Während Debussy, der nur wenige Stunden in Spanien zugebracht hat, in «Ibéria» Stimmungen und Zustände gleichsam abstrakter Landschaftsbilder zum Klingen bringt, schlägt Ravel einen anderen Weg ein, wobei zu beachten ist, dass seine «Rapsodie espagnole» im Umkreis einer ganzen Reihe von Stücken entstand, in denen der Komponist spanisches Kolorit erprobt hat – allen voran die musikalische Komödie «L’Heure espagnole». Der völlige Verzicht auf äußerlich-folkloristische Elemente, den Ravel in der «Rapsodie espagnole» übt, stieß allerdings bei der Uraufführung 1908 in Paris prompt auf Unverständnis bei einem Publikum, das wohl vor allem Kastagnetten-Temperament und lärmende Schmissigkeit erwartet hatte. Auf den kaleidoskopischen, oft abrupt scheinenden Wechsel der von Ravel freilich mit größter Subtilität geformten Gesten und Stimmungen reagierte es mit wachsender Unruhe, doch als nach dem zweiten der vier Sätze gar Pfiffe ertönten, erwirkte Ravels Komponistenkollege Florent Schmitt von seinem Balkonplatz aus mit dem Zwischenruf: «Noch einmal für die da unten, die nichts kapiert haben!», die Wiederholung des Satzes, worauf die Akzeptanz stieg. «Mit einem Orchester, das in seiner Gewalt einmal die elektrische Geschmeidigkeit einer Katze, bald die Wildheit einer Naturkraft hat, einem rasenden, hüpfenden, elastischen Orchester, das grausam zu stechen, aber auch sanft zu streicheln vermag» (Vladimir Jankélévitch), zeichnet Ravel von Beginn an ein ambivalent-geheimnisvolles Spanien-Bild, das so gar nichts gemein hat mit den bereits gängigen touristischen Klischees.

Die «Rapsodie espagnole» hebt mit einem mysteriös tönenden «Prélude à la nuit» an: Gleich zu Beginn wird dabei jenes absteigende Viertonmotiv in den Streichern vorgestellt, welches schleichende Unruhe verbreitet, das ganze Vorspiel bestimmt und in drei der vier Sätze bedeutsam wiederkehrt – eine bald aufrauschende Beschwörung, in die sich die arabeskenartigen Soli zweier Klarinetten und Fagotte mischen.

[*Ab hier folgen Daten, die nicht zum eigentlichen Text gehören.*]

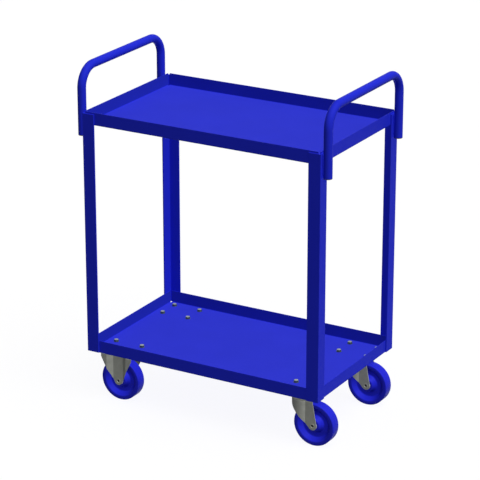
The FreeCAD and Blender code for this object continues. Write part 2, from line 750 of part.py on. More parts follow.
def make_swivel_fork():
    race = swivel_body("swivel_race_front")
    section = new_sketch(race, "race_section", "XZ")
    draw_box(section, "(race_circle - race_width) / 2", "(race_circle + race_width) / 2",
             "-crown_drop", f"-{RACE_TOP}")
    revolve(race, section)
    cut_ball_track(race)
    front_and_rear("swivel_race_*", race)

    washer = swivel_body("pivot_washer_front")
    section = new_sketch(washer, "pivot_section", "XZ")
    top = f"-({CROWN_BOTTOM} + end_play)"
    draw_box(section, "pin_diameter / 2 + end_play", "pivot_washer / 2", f"{top} - pivot_washer_gauge", top)
    revolve(washer, section)
    front_and_rear("pivot_washer_*", washer)

    fork = swivel_body("swivel_fork_front")
    tail = f"({TRAIL} + tip_radius)"

    def at_shoulder(edge):
        """An upright edge where the round nose meets a straight side."""
        return upright(edge) and 0 < edge.Vertexes[0].X < value("nose_radius")

    for name, sunk, wall, depth in [
        ("shell", "crown_drop", "0", f"{AXLE_DROP} + tip_radius - crown_drop"),
        ("hollow", CROWN_BOTTOM, "fork_gauge", None),
    ]:
        nose = new_sketch(fork, "fork_nose_" + name, "XY", f"-{sunk}")
        draw_circle(nose, "-nose_offset", "0", f"nose_radius - {wall}")
        sides = new_sketch(fork, "fork_sides_" + name, "XY", f"-{sunk}")
        half_width = f"({FORK_OUTSIDE} / 2 - {wall})"
        draw_box(sides, "-nose_offset", f"{tail} + {wall}", f"-{half_width}", half_width)
        if depth:
            pad(fork, nose, depth, reverse=True)
            pad(fork, sides, depth, reverse=True)
            round_edges(fork, "fork_blend", at_shoulder)
            round_edges(fork, "crown_round", lambda e: level_at(e, "-crown_drop")
                        and not near(e.BoundBox.XMin, tail))
        else:
            pocket(fork, nose, AXLE_DROP)
            pocket(fork, sides, AXLE_DROP)
            round_edges(fork, "fork_blend + fork_gauge", at_shoulder)
            round_edges(fork, "crown_round - fork_gauge", lambda e: level_at(e, f"-{CROWN_BOTTOM}")
                        and not near(e.BoundBox.XMin, tail))
    front = "(nose_offset + nose_radius)"
    keep_inside(fork, "fork_outline", [
        ("crown_back", "0"),
        (f"-{front}", "0"),
        (f"-{front}", "-lead_drop"),
        (TRAIL, f"-{AXLE_DROP}", "tip_radius"),
        ("crown_back", "-back_drop"),
    ])
    bore = new_sketch(fork, "fork_kingpin_hole", "XY")
    draw_circle(bore, "0", "0", "pin_diameter / 2 + end_play")
    pocket(fork, bore)
    drill_axle_hole(fork, TRAIL)
    front_and_rear("swivel_fork_*", fork)


# Wheels. Each turns on a hollow axle that is flared over the outer faces of its fork.
def wheel_part(name, x):
    return new_body(name.replace("*", "front"), x, f"-{CASTER_Y}", "wheel_diameter / 2")


def make_wheel_set(kind, side, x, inside):
    wheel_name = f"wheel_*_{side}"
    bush_name = f"wheel_bush_*_{side}"
    bore = f"({AXLE_RADIUS} + running_gap)"
    wheel = wheel_part(wheel_name, x)
    section = new_sketch(wheel, wheel.Name + "_section", "XY")
    half = [
        (f"{bore} + bush_wall + press_gap", "hub_length / 2"),
        ("hub_end / 2", "hub_length / 2"),
        ("hub_base / 2", "web_thickness / 2"),
        ("wheel_diameter / 2 - rim_height - rim_slope", "web_thickness / 2"),
        ("wheel_diameter / 2 - rim_height", "wheel_width / 2"),
        ("wheel_diameter / 2 - tread_edge", "wheel_width / 2"),
        ("wheel_diameter / 2", "wheel_width / 2 - tread_edge"),
    ]
    draw(section, [(r, f"-({y})") for r, y in half] + half[::-1])
    revolve(wheel, section)
    front_and_rear(wheel_name, wheel)

    bush = wheel_part(bush_name, x)
    section = new_sketch(bush, bush.Name + "_section", "XY")
    draw_box(section, bore, f"{bore} + bush_wall", "-hub_length / 2", "hub_length / 2")
    revolve(bush, section)
    front_and_rear(bush_name, bush)

    axle = wheel_part(f"{kind}_axle_*", x)
    section = new_sketch(axle, axle.Name + "_section", "XY")
    face = f"({inside} / 2 + fork_gauge)"
    end = f"({face} + axle_proud)"
    half = [
        ("axle_bore / 2", f"{end} - axle_flare"),
        ("axle_bore / 2 + axle_flare", end),
        (f"{AXLE_RADIUS} + axle_flare", end),
        (f"{AXLE_RADIUS} + axle_flare", face),
        (AXLE_RADIUS, face),
    ]
    draw(section, [(r, f"-({y})") for r, y in half] + half[::-1])
    revolve(axle, section)
    front_and_rear(f"{kind}_axle_*", axle)

    washers = wheel_part(f"{kind}_thrust_washers_*", x)
    section = new_sketch(washers, washers.Name + "_section", "XY")
    inner, outer = "(hub_length / 2 + end_play)", f"({inside} / 2 - end_play)"
    draw_box(section, bore, "thrust_diameter / 2", inner, outer)
    draw_box(section, bore, "thrust_diameter / 2", f"-{outer}", f"-{inner}")
    revolve(washers, section)
    front_and_rear(f"{kind}_thrust_washers_*", washers)


make_legs()
make_trays()
make_handles()
make_handle_ends()
make_fasteners()
make_fixed_bracket()
make_swivel_head()
make_swivel_fork()
make_wheel_set("fixed", "left", f"-{CASTER_X}", BRACKET_INSIDE)
make_wheel_set("swivel", "right", f"{CASTER_X} + {TRAIL}", FORK_INSIDE)
DOC.recompute()

for thing in DOC.Objects:
    if "Invalid" in thing.State or "Error" in thing.State:
        raise RuntimeError(f"{thing.Name} did not build: {thing.State}")
os.makedirs("parts", exist_ok=True)
for name, thing in NODES.items():
    shape = thing.Shape
    if shape.isNull() or not shape.isValid() or not shape.Solids:
        raise RuntimeError(f"{name} is not a valid solid")
    shape.exportStep(f"parts/{name}.step")
    print(name, len(shape.Solids), "solids,", round(shape.Volume), "cubic mm")
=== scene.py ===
# %% [markdown]
# # A blue shelf cart, dressed piece by piece
#
# The cart is two folded steel trays between four angle legs, with a bent tube handle at each end and
# four casters. Its construction comes first and stays fixed: every piece is loaded at its real size, in
# metres, with the floor at zero, +Z up and +X along the trays. What is left to do here is the look of
# each surface, and the small shapes that a catalogue picture of such a cart lives from: rounded sheet
# edges, turned wheels, hexagon bolts and weld beads.

import json
import math

import bmesh
import bpy
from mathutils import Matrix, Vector


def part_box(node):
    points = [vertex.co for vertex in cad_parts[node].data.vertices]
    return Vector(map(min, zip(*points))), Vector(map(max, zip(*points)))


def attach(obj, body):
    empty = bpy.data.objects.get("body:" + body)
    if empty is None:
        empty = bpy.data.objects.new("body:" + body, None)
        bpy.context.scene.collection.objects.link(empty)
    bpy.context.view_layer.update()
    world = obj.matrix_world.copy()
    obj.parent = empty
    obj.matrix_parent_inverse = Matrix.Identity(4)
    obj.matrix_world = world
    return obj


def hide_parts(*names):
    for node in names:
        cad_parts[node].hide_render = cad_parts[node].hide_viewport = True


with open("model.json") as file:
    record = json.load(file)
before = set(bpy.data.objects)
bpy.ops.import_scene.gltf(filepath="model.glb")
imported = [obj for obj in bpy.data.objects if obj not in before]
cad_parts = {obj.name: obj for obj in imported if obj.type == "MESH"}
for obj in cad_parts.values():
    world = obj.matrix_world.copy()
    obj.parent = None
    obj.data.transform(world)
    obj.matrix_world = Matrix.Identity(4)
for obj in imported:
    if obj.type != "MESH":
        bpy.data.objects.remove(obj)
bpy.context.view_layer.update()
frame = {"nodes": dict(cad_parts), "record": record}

# %% [markdown]
# ## Which body carries what
#
# A piece made here has to move with the part that it belongs to. The record lists the nodes of every
# body, so one small table turns a node's name into its body's name, and each new piece can ride where
# the node that it stands for would ride.

# %% Bodies of the nodes
BODY_OF = {}
for body, nodes in frame["record"]["behaviour"]["bodies"].items():
    for node in nodes:
        BODY_OF[node] = body
ENDS = ("front", "rear")
SIDES = ("left", "right")
MM = 0.001
print("wheels ride on:", [BODY_OF[f"wheel_{end}_{side}"] for end in ENDS for side in SIDES])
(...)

Es folgt eine zwischen Feuer und Grübeln wechselnde Malagueña, eine musikalische Form, die aus Fandangos in Málaga enstanden ist und dem Flamenco zugerechnet wird, sich aber eigentlich von jeder tänzerischen Ausführung emanzipiert hat. Tritt gegen deren Ende nach einem Englischhornsolo das Viertonmotiv erneut in Erscheinung, fehlt es in der lasziven Habañera (ein ursprünglich aus Kuba stammender und über Spanien in Europa populär gewordener Tanz), weil diese als Klavierwerk zu vier Händen schon 1895 entstanden ist, sich aber dennoch in den neuen Zusammenhang ohne Stilbruch einfügt. Den längsten Satz bildet die abschließende Feria, in der turbulent-ausgelassene und getragene Abschnitte wechseln. Von geheimnisvollen Glissandi umrauscht, kehrt das Viertonmotiv wieder, bis am orgiastischen Schluss alle Kräfte zu explodieren scheinen.